«Мое детство было… волшебным, – вспоминал Н.Гумилев. – Я был колдовским ребенком. Я жил в каком-то мною самим созданном мире, еще не понимая, что это мир поэзии. Так, у нашей кошки Мурки были крылья, и она ночами улетала в окно, а собака моей сводной сестры, старая и жирная, только притворялась собакой, а была – это я один знал – жабой. У поэта непременно должно быть очень счастливое детство. Или очень несчастное. Но никак не скучное, среднее, серое». Приметой его детства, своеобразным талисманом, станут для него сказки Андерсена, первая прочитанная им книга. Он будет суеверно хранить ее всю жизнь, до дня ареста. И про книгу эту будут знать почти все друзья его, почти все его женщины…

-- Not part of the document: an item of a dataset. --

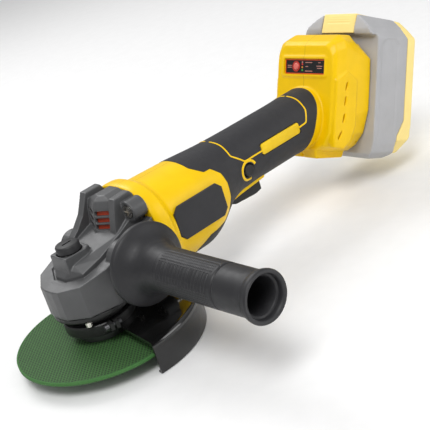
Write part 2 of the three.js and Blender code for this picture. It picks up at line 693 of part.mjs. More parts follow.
function hexOutline(radius) {
  return [0, 1, 2, 3, 4, 5].map((i) => {
    const angle = (i * Math.PI) / 3;
    return [radius * Math.cos(angle), radius * Math.sin(angle)];
  });
}

function handleStud() {
  const at = HANDLE_AT;
  const hex = plate(hexOutline(8.1), -64.2, -56.3, "y").translate(at);
  return join(rod(4.9, -71.5, -36.2, "y", at, 24), hex);
}

function displayPanel() {
  const sheet = brick([0.5, -21.1, 37.3], [1.9, 21.1, 48.4]);
  return cut(sheet, rod(3.1, -2, 4, "x", [0, 9, 43], 16));
}

function speedButton() {
  return join(rod(2.7, -0.6, 3, "x", [0, 9, 43], 16), rod(1.1, 2.9, 5.4, "x", [0, 9, 43], 10));
}

function controlBoard() {
  return join(brick([6.6, -20, -8], [8.4, 20, 49]), brick([8.2, -12, 4], [16, 12, 30]));
}

function terminalBlock() {
  const base = brick([19.5, -16, -4], [25.2, 16, 24]);
  const blades = [-10.5, 10.5].map((y) => brick([25, y - 0.5, 1], [33.5, y + 0.5, 19]));
  return join(base, ...blades);
}

// Battery pack, in the block's frame.
function packBody() {
  const { front, half, top, bottom } = PACK;
  const side = [
    [front, bottom + 4], [front, 68.2], [34.6, 68.2], [33.6, 72], [36.6, top], [71.5, 80.4], [71.5, 74],
    [74.7, 66], [74.7, 3], [67.5, -9], [66.5, -23.5], [60, bottom], [front + 4, bottom],
  ];
  const across = [
    [-half + 8, bottom], [half - 8, bottom], [half - 2, bottom + 5], [half, bottom + 14], [half, 67],
    [half - 5, 74.6], [half - 12, 79.8], [half - 19, top], [-half + 19, top], [-half + 12, 79.8],
    [-half + 5, 74.6], [-half, 67], [-half, bottom + 14], [-half + 2, bottom + 5],
  ];
  const body = plate(side, -60, 60, "y").intersect(plate(across, 20, 90, "x"));
  const room = brick([44, -half + 3, bottom + 5], [90, half - 3, 62]);
  const neck = brick([RAIL.lip - 0.2, -RAIL.neck, RAIL.low], [front + 2, RAIL.neck, RAIL.high]);
  const rail = brick([RAIL.front, -RAIL.wide, RAIL.low], [RAIL.lip, RAIL.wide, RAIL.high]);
  const slots = [-10.5, 10.5].map((y) => brick([20, y - 1, -20], [34.5, y + 1, 24]));
  const buttonPocket = join(brick([30, -17.4, 69.8], [56, 17.4, 90]), brick([30, -17.4, 60], [36.4, 17.4, 71]));
  return cut(join(body, neck, rail), room, ...slots, buttonPocket);
}

function packCap() {
  const { back, half } = PACK;
  const side = [
    [66.8, -23], [74, -22.5], [82.5, -10], [back, 0], [back, 65], [81, 73], [77, 79], [71.8, 80],
    [71.8, 74.1], [75, 66.1], [75, 2.9], [67.8, -9.1],
  ];
  const across = [
    [-half + 6, -23], [half - 6, -23], [half, -12], [half, 67], [half - 12, 79.8], [-half + 12, 79.8],
    [-half, 67], [-half, -12],
  ];
  const body = plate(side, -60, 60, "y").intersect(plate(across, 60, 95, "x"));
  return cut(body, brick([66, -half + 4, -14], [80.5, half - 4, 60]));
}

function packButton() {
  const side = [[33.6, 69.2], [36.6, 84.4], [55, 82.6], [55, 71.4], [36.1, 71.4], [36.1, 69.2]];
  return plate(side, -17, 17, "y");
}

function packCells() {
  const spots = [[53.6, -6], [53.6, 16], [53.6, 38], [70.4, 5], [70.4, 27]];
  const half = CELL.length / 2;
  return spots.map(([x, z]) => rod(CELL.radius, -half, half, "y", [x, 0, z], 18));
}

function powerLead(side) {
  const points = [[157.5, 4, 66], [172, 5, 62], [195, 5, 60], [212, 6, 59], [220.5, 7, 57.5]];
  const path = new THREE.CatmullRomCurve3(points.map(([x, y, z]) => new THREE.Vector3(x, side * y, z)));
  const wire = new THREE.Shape().absarc(0, 0, 1.4, 0, 2 * Math.PI);
  return solid(new THREE.ExtrudeGeometry(wire, { steps: 10, curveSegments: 3, extrudePath: path }));
}

// Gear head.
add("gear_housing", gearHousing(), castGrey);
cornerSpots().forEach((at, i) => add(`gear_housing_screw_${i + 1}`, screw(31.6, 52, "x", at, 4.3), steel));
add("bearing_plate", bearingPlate(), black);
plateSpots().forEach((at, i) =>
  add(`bearing_plate_screw_${i + 1}`, screw(18.9, 33, "z", at, 2.5, 1.5), steel),
);
add("hood_filter", hoodFilter(), red);
add("spindle_lock_button", spindleLockButton(), black);
add("spindle_lock_spring", spindleLockSpring(), steel);
add("wheel_guard", wheelGuard(), black);
add("guard_clamp_screw", guardClampScrew(), steel);

// Spindle, gears and disc.
const discHalf = DISC.thick / 2;
add("spindle", spindle(), steel);
add("crown_gear", crownGear(), darkSteel);
add("spindle_lower_bearing", bearing(6.2, 16, 15.3, 25.6, "z"), steel);
add("spindle_upper_bearing", bearing(3.5, 6.1, 47, 54, "z"), steel);
add("inner_flange", turned([
  [7.2, -discHalf + 0.2], [10.7, -discHalf + 0.2], [10.7, discHalf + GAP], [17.5, discHalf + GAP],
  [17.5, 5], [15, 7.6], [7.2, 7.6], [7.2, -discHalf + 0.2],
]), darkSteel);
add("cutting_disc", ring(DISC.bore, DISC.radius, -discHalf, discHalf, "z", [0, 0, 0], 64), discGreen);
add("outer_flange_nut", turned([
  [7.2, -7.6], [16, -7.6], [20, -5.6], [20, -discHalf - GAP], [7.2, -discHalf - GAP], [7.2, -7.6],
]), darkSteel);

// Motor.
const motorAt = [0, 0, MOTOR_Z];
add("motor_shaft", motorShaft(), steel);
add("pinion_gear", pinion(), darkSteel);
add("cooling_fan", coolingFan(), fanRed);
add("rotor", rotor(), darkSteel);
add("stator", stator(), copper);
add("motor_front_bearing", bearing(5, 13, 34, 42.6, "x", motorAt), steel);
add("motor_rear_bearing", bearing(4, 9.6, 97.9, 104.3, "x", motorAt), steel);

// Housing halves and what is set into them.
const housing = cut(housingWhole(), triggerPinHole());
const overmould = overmouldWhole();
add("housing_left", halfOf(housing, -1), yellow);
add("housing_right", halfOf(housing, 1), yellow);
add("grip_overmould_left", halfOf(overmould, -1), softBlack);
add("grip_overmould_right", halfOf(overmould, 1), softBlack);
add("badge_plate_left", badge(), black);
add("badge_plate_right", mirrored(badge()), black);
const gripPlate = gripPlatePocket(0).intersect(brick([100, -21.6, 0], [250, 0, 200]));
add("grip_plate_left", gripPlate, yellow);
add("grip_plate_right", mirrored(gripPlate), yellow);
clamshellSpots().forEach(([x, z], i) =>
  add(`housing_screw_${i + 1}`, screw(15.6, -9, "y", [x, 0, z], 3.2, 1.5), steel),
);
add("trigger", trigger(), black);
add("trigger_pin", triggerPin(), steel);
add("lock_on_button", lockOnButton(), black);
add("switch_body", switchBody(), black);
add("side_handle_grip", sideHandle(), black);
add("side_handle_stud", handleStud(), steel);

// Electronics in the rear block.
add("display_panel", tilted(displayPanel()), black);
add("speed_button", tilted(speedButton()), red);
add("control_board", tilted(controlBoard()), boardGreen);
add("terminal_block", tilted(terminalBlock()), black);
add("power_lead_positive", powerLead(-1), red);
add("power_lead_negative", powerLead(1), black);

// Battery pack.
add("battery_case", tilted(packBody()), packGrey);
add("battery_end_cap", tilted(packCap()), packYellow);
add("battery_release_button", tilted(packButton()), packYellow);
packCells().forEach((cell, i) => add(`battery_cell_${i + 1}`, tilted(cell), cellBlue));

export default grinder;
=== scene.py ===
import math

import bmesh
import bpy
import numpy as np
from mathutils import Matrix, Vector


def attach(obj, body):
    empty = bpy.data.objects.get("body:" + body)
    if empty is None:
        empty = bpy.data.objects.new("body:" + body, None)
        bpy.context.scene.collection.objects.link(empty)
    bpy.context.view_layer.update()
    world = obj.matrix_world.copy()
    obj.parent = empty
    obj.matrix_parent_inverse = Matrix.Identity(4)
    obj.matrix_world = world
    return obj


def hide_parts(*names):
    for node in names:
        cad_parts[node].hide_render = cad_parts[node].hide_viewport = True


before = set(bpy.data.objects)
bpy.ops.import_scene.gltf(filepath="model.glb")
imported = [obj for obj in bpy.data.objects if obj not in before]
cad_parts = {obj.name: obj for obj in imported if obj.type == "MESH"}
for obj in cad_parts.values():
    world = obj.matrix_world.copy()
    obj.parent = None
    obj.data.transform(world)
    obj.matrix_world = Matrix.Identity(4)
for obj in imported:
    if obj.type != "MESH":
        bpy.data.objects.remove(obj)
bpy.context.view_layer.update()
scene = bpy.context.scene
MM = 0.001
MERGE = 1e-6  # vertices closer than this become one
LIFT = 9  # the middle of the disc above the frame's origin
MOTOR_Z = 49.5
TILT = math.radians(23.3)
BLOCK_AT = (216.1, 54.8)
HANDLE_AT = (17.9, 51)
FLOOR_Z = -11.9  # just under the guard's lower edge
FLOOR_HALF = 9000


# ---------- geometry tools ----------
def link(mesh, name):
    obj = bpy.data.objects.new(name, mesh)
    scene.collection.objects.link(obj)
    return obj


def build(name, vertices, faces):
    mesh = bpy.data.meshes.new(name)
    mesh.from_pydata([(x * MM, y * MM, (z + LIFT) * MM) for x, y, z in vertices], [], faces)
    bm = bmesh.new()
    bm.from_mesh(mesh)
    bmesh.ops.remove_doubles(bm, verts=bm.verts, dist=MERGE)
    bmesh.ops.recalc_face_normals(bm, faces=bm.faces)
    bm.to_mesh(mesh)
    bm.free()
    return link(mesh, name)


def quads(rows, columns, closed_rows=False):
    faces = []
    for r in range(rows if closed_rows else rows - 1):
        for c in range(columns):
            s, d = (r + 1) % rows, (c + 1) % columns
            faces.append((r * columns + c, r * columns + d, s * columns + d, s * columns + c))
    return faces


def loft(name, rings):
    """A solid through rings of points, closed by a flat face at each end."""
    count = len(rings[0])
    faces = quads(len(rings), count)
    faces.append(tuple(range(count))[::-1])
    faces.append(tuple(range((len(rings) - 1) * count, len(rings) * count)))
    return build(name, [p for ring in rings for p in ring], faces)


def along(axis, radius, height, angle, at):
    c, s = radius * math.cos(angle), radius * math.sin(angle)
    if axis == "x":
        return (height, at[1] + c, at[2] + s)
    if axis == "y":
        return (at[0] + c, height, at[2] + s)
    return (at[0] + c, at[1] + s, height)


def lathe(name, profile, axis="z", at=(0, 0, 0), sides=96, closed=True):
    rings = [
        [along(axis, r, h, 2 * math.pi * i / sides, at) for i in range(sides)] for r, h in profile
    ]
    faces = quads(len(rings), sides, closed_rows=closed)
    return build(name, [p for ring in rings for p in ring], faces)


def prism(name, outline, low, high, axis="z"):
    place = {
        "x": lambda a, b, h: (h, a, b),
        "y": lambda a, b, h: (a, h, b),
        "z": lambda a, b, h: (a, b, h),
    }[axis]
    return loft(name, [[place(a, b, h) for a, b in outline] for h in (low, high)])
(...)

Когда Гумилевы переедут на новую квартиру (Невский, 97, кв. 12
), Коля, как вспоминал Леман, однокашник его, заполнит свою комнату картонными латами, оружием, шлемами, доспехами, а также попугаями, собаками, тритонами и прочей живностью. А в Царском Селе, где семья поселится позже, превратит свое жилье в «морское дно»: выкрасит стены в цвет волны, нарисует русалок, рыб, подводных чудовищ, а посреди этого великолепия устроит фонтан. Теперь он для друзей то Брама-Тама в «тайном обществе», то Нэн-Саиб, герой сипаев в Индии, то Надол Красноглазый из романов Буссенара. Не знаю, как с воспитанием вкуса, которое исповедовала его мать, но вкус живой рыбы он узнал. Когда мальчишки пекли рыбу на костре, Коля на спор откусил голову трепыхавшемуся еще карасю. Статус «вождя краснокожих» обязывал. И, разумеется, честь.Учился Гумилев скверно: сначала в четвертом, а потом и в седьмом классе сидел по два года. Но вот что поразительно – гордился этим. «Недостатками следует гордиться, – не без апломба повторял он, – это их превращает в достоинства…» Правда, никогда не вспоминал потом, что в гимназии увлекся одно время марксизмом, даже пробовал читать «Капитал». Это случилось, когда влюбился в девочку, Машу Маркс, которой посвятил целую тетрадь подростковых еще стихов. А со следующей детской «любовью» случился просто конфуз. Желая поразить какую-то гимназистку Таню, он, отвечая на вопросы ее девичьего альбома – ваш любимый цветок, писатель, блюдо? – не задумываясь, написал: «Орхидея. Уайльд. Канандер». «Эффект, – рассказывал потом, – получился полный… Все стушевались… Я почувствовал, что у меня больше нет соперников, что Таня отдала мне свое сердце». Он так возгордился своей оригинальностью, что даже дома рассказал об этом. «Повтори, Коленька, – спросила Анна Ивановна, – какое твое любимое блюдо?..» – «Канандер, – валено ответил он. – Это, мама, – разве ты не знаешь? – французский очень дорогой и очень вкусный сыр». Мать всплеснула руками: «Камамбер, Коленька, а не канандер!..» Сказать, что Коленька был раздавлен – не сказать ничего. Из героя вечера он мгновенно превратился в посмешище. Всю ночь он крутился в кровати, размышляя, как завладеть проклятым альбомом, как уничтожить его. К утру решил вопрос кардинально – попросту вычеркнул эту Таню из жизни…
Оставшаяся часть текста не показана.